Learning another language can be tough, but it is doable. No matter what language you choose to take, whether for school or for pleasure, there are some great ways to learn a new language.
Make flashcards. Small white flashcards are always good to have. Keep them small so you can fit them in your pocket. That way, you can bring them with you wherever you go.
Any time you’re sitting and waiting for something, or you have some down time, pull out those flashcards and flip through them. The more often you do that, the better chance of you learning and remembering them.
If you have a smart phone, there is a Quizlet app you can get that has flashcards you create on your phone. Anywhere you bring your phone is now also where you bring your flaschards!
Talk to other students. Find someone on campus who is a native speaker of the language you’re trying to learn. You can practice pronunciation and get an understanding of how the language sounds from a native speaker while at the sametime making new friends.

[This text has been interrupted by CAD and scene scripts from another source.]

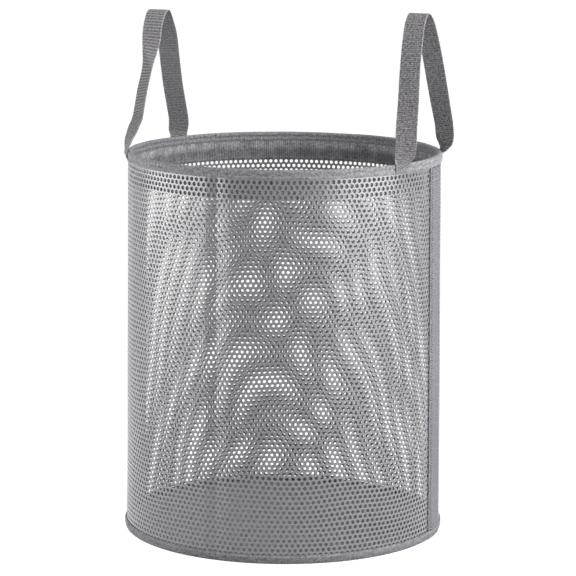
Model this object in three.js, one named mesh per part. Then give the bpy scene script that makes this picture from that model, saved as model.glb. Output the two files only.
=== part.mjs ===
// A pop up laundry hamper: a soft round body of punched cloth between two sprung hoops,
// with a side stay under each of its two webbing handles.
// Millimetres, +Z up. The origin is on the body's axis at floor level, and the handles are on +X and -X.

import * as THREE from "three";
import { mergeVertices } from "three/addons/utils/BufferGeometryUtils.js";

// Body
const rimDiameter = 380;
const footFlare = 7; // the foot is this much wider than the rim
const bodyHeight = 463;
const clearance = 0.3;

// Cloth
const wallThickness = 0.8;
const facingThickness = 0.8;
const facingDrop = 35;
const bindingThickness = 1;
const bindingHeight = 11;
const panelThickness = 1.2;

// The grid of openings that stands for each wall panel's punched holes
const openingsAcross = 11;
const openingsUp = 8;
const openingHeight = 28;
const openingMargin = 12; // of plain cloth beyond the grid, below the facing and above the foot binding

// Hoops and the sleeves that close them
const hoopWire = 2.2;
const sleeveWall = 0.4;
const sleeveLength = 16;
const hoopEndGap = 1;

// Side casings, their backing tapes and stays
const casingWidth = 38;
const casingThickness = 0.8;
const casingHem = 3;
const tapeThickness = 0.6;
const stayWire = 1.8;
const stayWidth = 26;
const stayCornerRadius = 10;
const stayHeadroom = 4;

// Handles
const webbingWidth = 25;
const webbingThickness = 1.2;
const handleSpan = 155; // between the middles of a handle's two ends
const handleRise = 158; // from the bending line to the middle of the strap at the top
const handleLean = 16; // the top stands this far inside the bending line
const bendRise = 8; // from the rim's top up to the bending line
const bendOutset = 8; // from the rim's side out to the bending line
const bendLead = 3; // of straight strap below the bending line
const bendGap = 1.2; // from the bending line to the start of the loop
const bendSlopeDegrees = 38; // of that straight strap, from upright
const twistLength = 40; // of strap in which the loop turns flat side out

// Fineness
const roundSteps = 72;
const openingSteps = 2;
const openingBarSteps = 1;
const wireSides = 6;
const stayLegSteps = 12;
const stayCornerSteps = 4;
const loopSteps = 44;
const loopColumns = 2;
const tabColumns = 6;

// Places worked out from the sizes
const rimRadius = rimDiameter / 2;
const footRadius = rimRadius + footFlare / 2;
const sleeveBore = hoopWire + 2 * clearance;
const sleeveDiameter = sleeveBore + 2 * sleeveWall;
const foldWidth = sleeveDiameter + 2 * clearance;
const hoopInset = bindingThickness + foldWidth / 2;
const topHoopHeight = bodyHeight - hoopInset;
const bottomHoopHeight = hoopInset;
const panelBottom = bottomHoopHeight + foldWidth / 2;
const wallBottom = panelBottom + panelThickness + clearance;
const wallTop = topHoopHeight - foldWidth / 2;
const wallTopRadius = rimRadius - bindingThickness - clearance;
const wallBottomRadius = footRadius - bindingThickness - clearance;
const casingBottom = bindingHeight + clearance;
const casingTop = bodyHeight - bindingHeight - clearance;
const handleEndAngle = Math.asin(handleSpan / 2 / rimRadius);
const bendX = rimRadius * Math.cos(handleEndAngle) + bendOutset;
const bendHeight = bodyHeight + bendRise;
const quarterTurn = Math.PI / 2;

// Colours
const cloth = (color, roughness) => new THREE.MeshStandardMaterial({ color, roughness, metalness: 0 });
const meshCloth = cloth(0xa6a6aa, 0.75);
const bindingCloth = cloth(0x96969a, 0.85);
const facingCloth = cloth(0x7c7c80, 0.9);
const casingCloth = cloth(0x9a9a9e, 0.85);
const webbing = cloth(0x85858a, 0.85);
const springSteel = new THREE.MeshStandardMaterial({ color: 0xb8b8bb, roughness: 0.35, metalness: 1 });

const hamper = new THREE.Group();

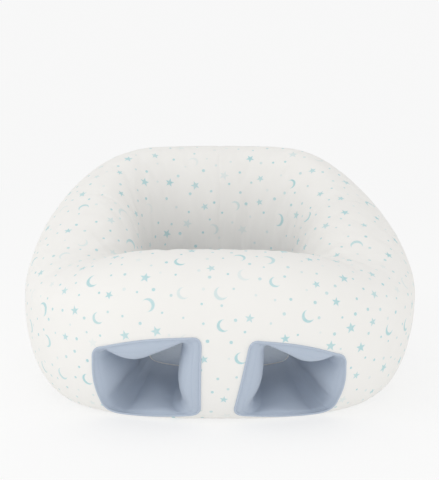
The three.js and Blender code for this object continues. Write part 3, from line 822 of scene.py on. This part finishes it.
def cloth_piece(name, mesh, materials, node, thickness=CLOTH):
    """The mesh as a piece of cloth of its real thickness, its shown face where the mesh was. Its
    back is kept from spiking out of sharp folds, and all of it above the floor."""
    shown = np.tile(points_of(mesh), (2, 1))
    for material in materials:
        mesh.materials.append(material)
    made = new_object(name, mesh)
    wall = made.modifiers.new("Thickness", "SOLIDIFY")
    wall.thickness, wall.offset, wall.use_even_offset = thickness, -1, True
    wall.material_offset = 1
    bake(made)
    reach = points_of(made.data) - shown
    length = np.maximum(np.linalg.norm(reach, axis=1, keepdims=True), 1e-9)
    points = shown + reach * np.minimum(1, MOST_REACH * thickness / length)
    points[:, 2] = np.maximum(points[:, 2], FLOOR_CLEARANCE)
    move_points(made.data, points)
    made.data.set_sharp_from_angle(angle=math.radians(50))
    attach(made, "root")
    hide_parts(node)


def printed_piece(name, node, turns, places, margin):
    mesh, flat = ring_panel(name, *turns, *places, margin)
    motifs.lay(mesh, "motif")
    dots.lay(mesh, "dot")
    cloth_piece(name, mesh, (printed, reverse), node)


HEM, COVER_HOLE_MARGIN = 0.045, 0.0011
for name, low, high, fillings in (
    ("cover_front", -SIDE_SEAM, SIDE_SEAM, ("front_roll", "arm_left", "arm_right")),
    ("cover_back_left", SIDE_SEAM, math.pi, ("arm_left", "back")),
    ("cover_back_right", math.pi, 2 * math.pi - SIDE_SEAM, ("arm_right", "back")),
):
    rests_on = [filling + "_filling" for filling in fillings]
    printed_piece(name, name + "_panel", (low, high), (HEM, 3.0), COVER_HOLE_MARGIN)

# Well lining. The same printed knit, plain on its back, down the wall of the well from the seam
# to behind the edge of the seat, with its own two leg holes.

LINING_PLACES, LINING_HOLE_MARGIN, ALL_ROUND = (3.0, 3.80), -0.0014, (0, 2 * math.pi)
name, rests_on = "well_lining_cloth", ["back_filling"]
printed_piece(name, "well_lining", ALL_ROUND, LINING_PLACES, LINING_HOLE_MARGIN)

# Seat panel. Plain woven blue cotton over the flat pad. It is eased over the pad's edge and sewn
# down all round it.

SEAT_EDGE, SEAT_CROWN, SEAT_SKIRT, SEAT_HOLLOW, GATHER = 0.0360, 0.006, 0.010, 0.0035, 0.0007
EDGE_START, EDGE_END = 0.80, 0.92
SEAT_CELLS, SEAT_GAP = 72, 0.0004
WEAVE_PITCH = 0.00062


def woven_cotton():
    finish = Finish("blue_cotton")
    place = finish.place()
    u, v, _ = finish.parts(finish.stored("cloth_run"))
    weave = u.wave(WEAVE_PITCH) * v.wave(WEAVE_PITCH) * 0.5 + 0.5
    slub = finish.noise(place, 260.0, 3.0, 0.6)
    wide = finish.noise(place, 22.0)
    shade = (0.25 * weave + 0.35 * slub + 0.4 * wide).held()
    colour = finish.mix(shade, (0.425, 0.492, 0.592, 1), (0.490, 0.555, 0.650, 1))
    soft = finish.bump(wide, 0.0012, 0.35)
    return finish.done(
        Base_Color=colour,
        Roughness=0.84 + 0.10 * slub,
        Normal=finish.bump(weave * 0.7 + slub * 0.5, 0.00016, 0.6, soft),
        Sheen_Weight=0.15,
    )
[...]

This will also make for a great opportunity to ask someone other than the teacher about the language and culture.
Youtube. Youtube is great for finding videos specifically made to help people learn another language.
People will often make a catchy song to help learn something that may be tricky.

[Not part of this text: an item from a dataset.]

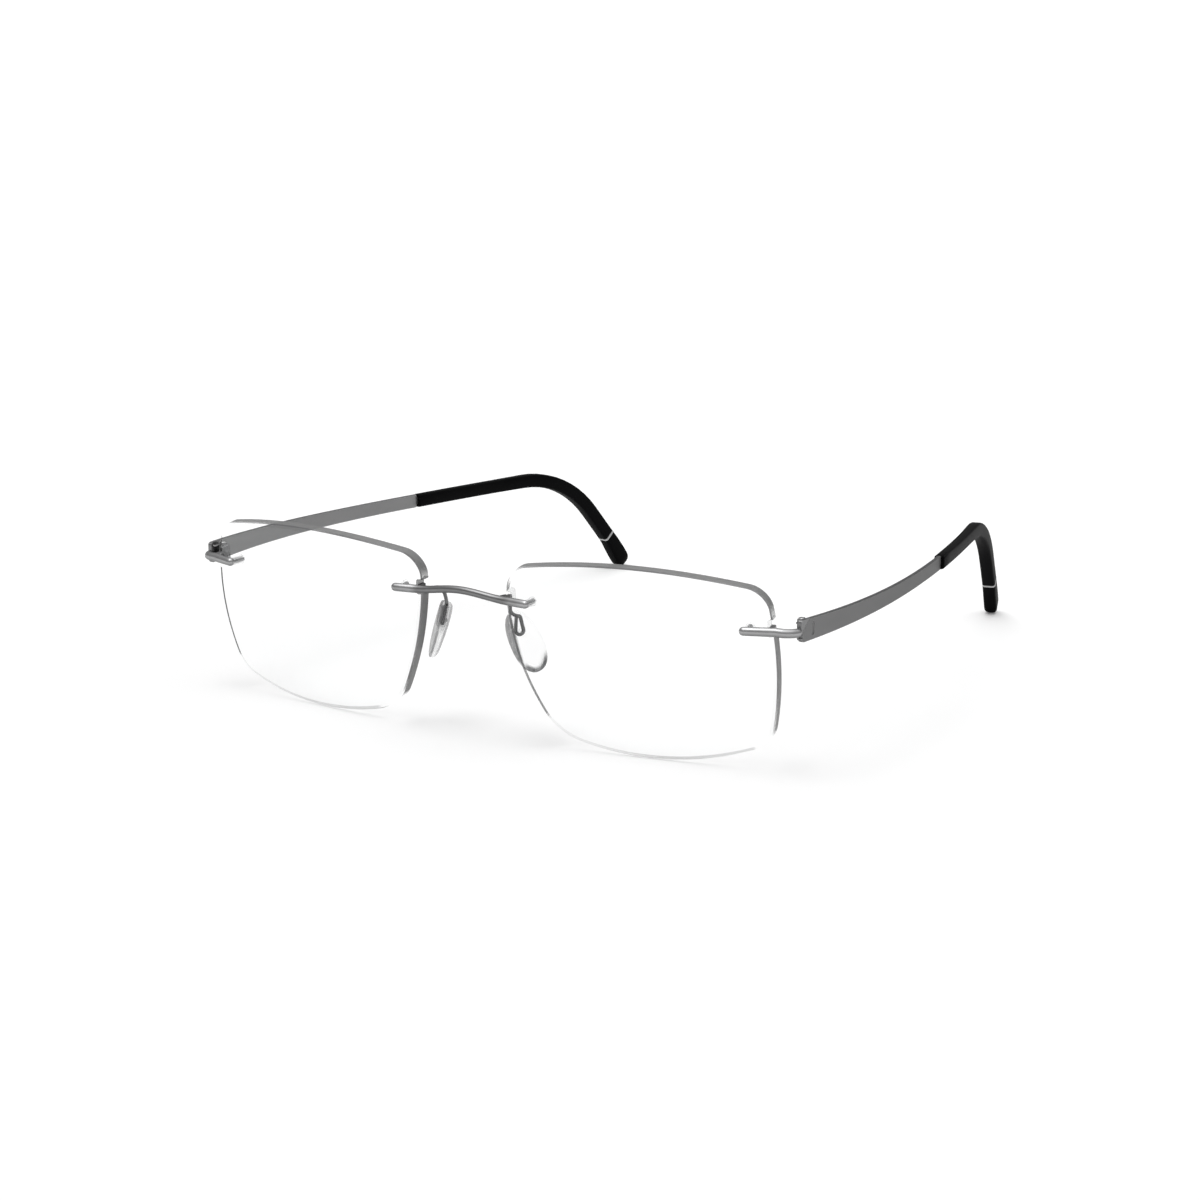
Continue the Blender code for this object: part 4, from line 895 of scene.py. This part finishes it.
def make_world():
    """Studio room, brighter overhead; seen directly it is a plain white sweep."""
    scene.world = bpy.data.worlds.new("studio")
    w = Nodes(scene.world, output="ShaderNodeOutputWorld")
    height = w.split(w.node("ShaderNodeTexCoord").outputs["Generated"])[Z]
    brightness = w.ramp(height, ease="EASE", stops=(
        (0.0, 0.37), (0.3, 0.35), (0.55, 0.43), (0.7, 0.68), (0.85, 1.33), (1.0, 1.48)))
    room = w.fill(w.node("ShaderNodeBackground"), Color=brightness, Strength=1.0)
    plain = w.fill(w.node("ShaderNodeBackground"), Color=(1.0, 1.0, 1.0))
    seen = w.node("ShaderNodeLightPath").outputs["Is Camera Ray"]
    w.done(w.mix_shader(seen, room.outputs[0], plain.outputs[0]))


def direction(azimuth, elevation):
    """Unit vector from the glasses, in degrees: azimuth from -Y towards +X, elevation up."""
    az, el = math.radians(azimuth), math.radians(elevation)
    return Vector((math.sin(az) * math.cos(el), -math.cos(az) * math.cos(el), math.sin(el)))


def make_sun():
    """A very broad overhead lamp, as soft as a ceiling of studio boxes."""
    light = bpy.data.lights.new("soft_key", "SUN")
    light.energy = 0.76
    light.angle = math.radians(34)
    ob = bpy.data.objects.new("soft_key", light)
    scene.collection.objects.link(ob)
    towards = direction(azimuth=-25, elevation=74)
    ob.rotation_mode = "QUATERNION"
    ob.rotation_quaternion = (-towards).to_track_quat("-Z", "Y")
    ob.location = towards * 2.0


def make_camera():
    back = direction(azimuth=29.199, elevation=13.215)
    roll = math.radians(0.305)
    level = Vector((0, 0, 1)).cross(back).normalized()
    upright = back.cross(level)
    right = level * math.cos(roll) + upright * math.sin(roll)
    up = -level * math.sin(roll) + upright * math.cos(roll)
    camera = bpy.data.cameras.new("camera")
    camera.sensor_width = 36.0
    camera.lens = 86.3415
    camera.clip_start = 0.01
    camera.clip_end = 200.0
    camera.shift_x = -0.00041667
    camera.shift_y = 0.00041667
    ob = bpy.data.objects.new("camera", camera)
    scene.collection.objects.link(ob)
    pose = Matrix((right, up, back)).transposed().to_4x4()
    pose.translation = Vector((0.279423, -0.521046, 0.150796))
    ob.matrix_world = pose
    scene.camera = ob


make_floor()
make_world()
make_sun()
make_camera()
scene.view_settings.view_transform = "Standard"
scene.view_settings.look = "None"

Other videos where people explain grammar and sentence structure are helpful as well.
Also, try and find some international vloggers, and watch their videos in your language of choice.
Watch TV and listen to international radio. Some of the best ways to really become competent in learning another language are watching television and listening to the radio in that language.
It will be slow going at first, but the more often you do it, the better. You may not be able to know exactly what people are saying, but you’ll be able to recognize little words and phrases.
Visuals help with learning another language too. Watching how people gesture on TV as they talk definitely helps to get the point across.
Listening to songs in another language will help you get used to hearing and recognizing words. Plus, the perk of radio listening is that you can be doing something else while letting the radio play in the background.
Try online tutoring. Get extra practice in by setting up an account with an online language learning website. It’s great for helping you brush up on the basics so you don’t forget them while you delve deeper into the language.
The only downside is that sometimes these websites will charge you a small fee per month to continue using it. But if you do enough searching, you might find a free one somewhere.
Try some or all of these tips and see if they help you with learning your new language.